Obviousness of Other Features:
- Security (Virtual Encryption / Encrypted Tables): Given that US6309424 already pertains to financial data over networks, a PHOSITA would recognize the inherent need for data security. The idea of using the complexity of efficient compression as a form of "virtual encryption" or encrypting critical components like client-side decompression tables would be a straightforward engineering decision for a skilled artisan concerned with protecting sensitive financial information in transit.
- Field-Specific Compression: US6309424 teaches state-machine based compression. For structured data like financial feeds, a PHOSITA would readily appreciate that optimizing compression for specific, known fields (e.g., stock symbols, prices, timestamps, message sequence numbers) would yield better compression ratios.

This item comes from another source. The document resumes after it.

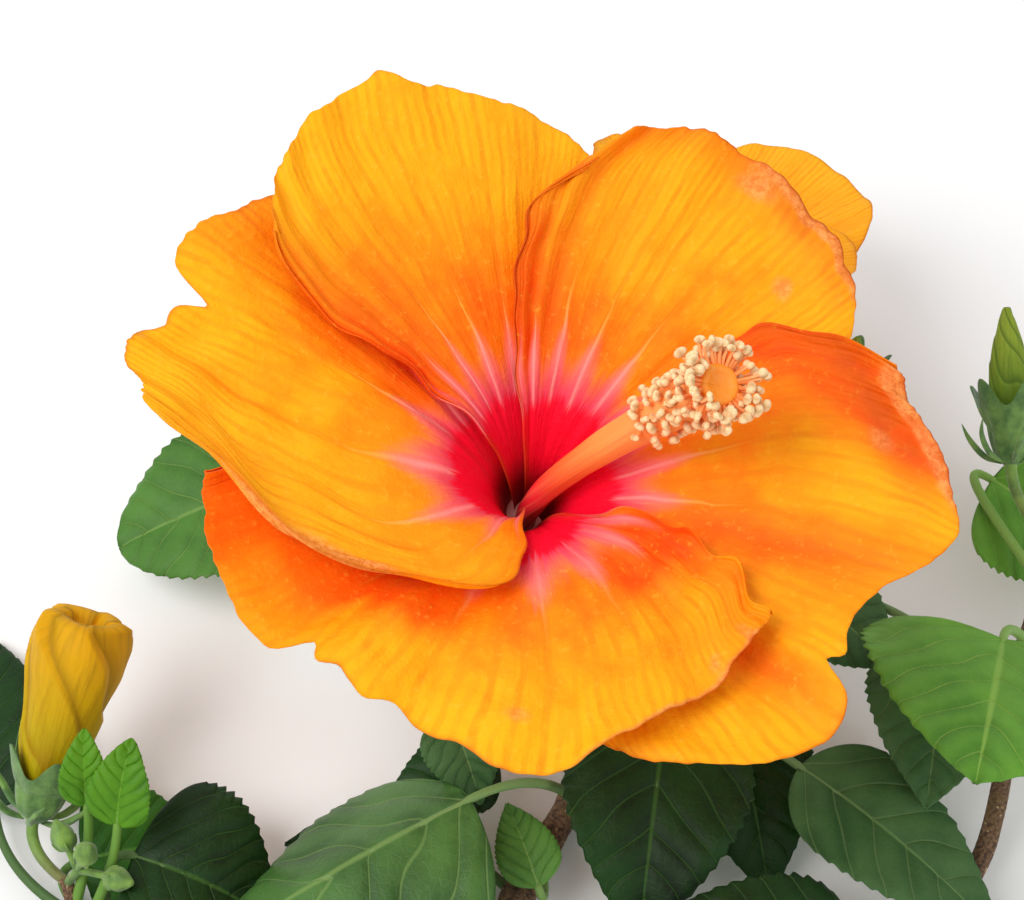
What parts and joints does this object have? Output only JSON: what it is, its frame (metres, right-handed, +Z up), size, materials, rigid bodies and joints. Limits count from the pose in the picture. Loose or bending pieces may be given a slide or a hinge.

Concepts like encoding differences for sequential values (time, sequence numbers) or using variable-length codes for common values, as detailed in US9667751, are common compression optimizations when the data structure is known. The provision of a "data field specific compiler" in US9667751 would be an obvious way to automate the creation of such optimized compression algorithms for different data feeds.
- Packet-to-Packet Independence: US9667751 states that its system has "no packet-to-packet data dependency" to handle UDP/Multicast operations where packet delivery order or guarantee is absent. The state machine approach, as disclosed in US6309424 and elaborated in US9667751 (where encoding is based on a-priori knowledge and context within a block/packet), inherently supports this if each compressible unit is self-contained. Designing such a system to be robust against network conditions for real-time applications would be an expected design choice for a PHOSITA.
Therefore, the combination of US6309424 and US6195024, along with the common general knowledge in the art regarding data security and compression optimization for structured data, would render the claims of US9667751 obvious to a PHOSITA.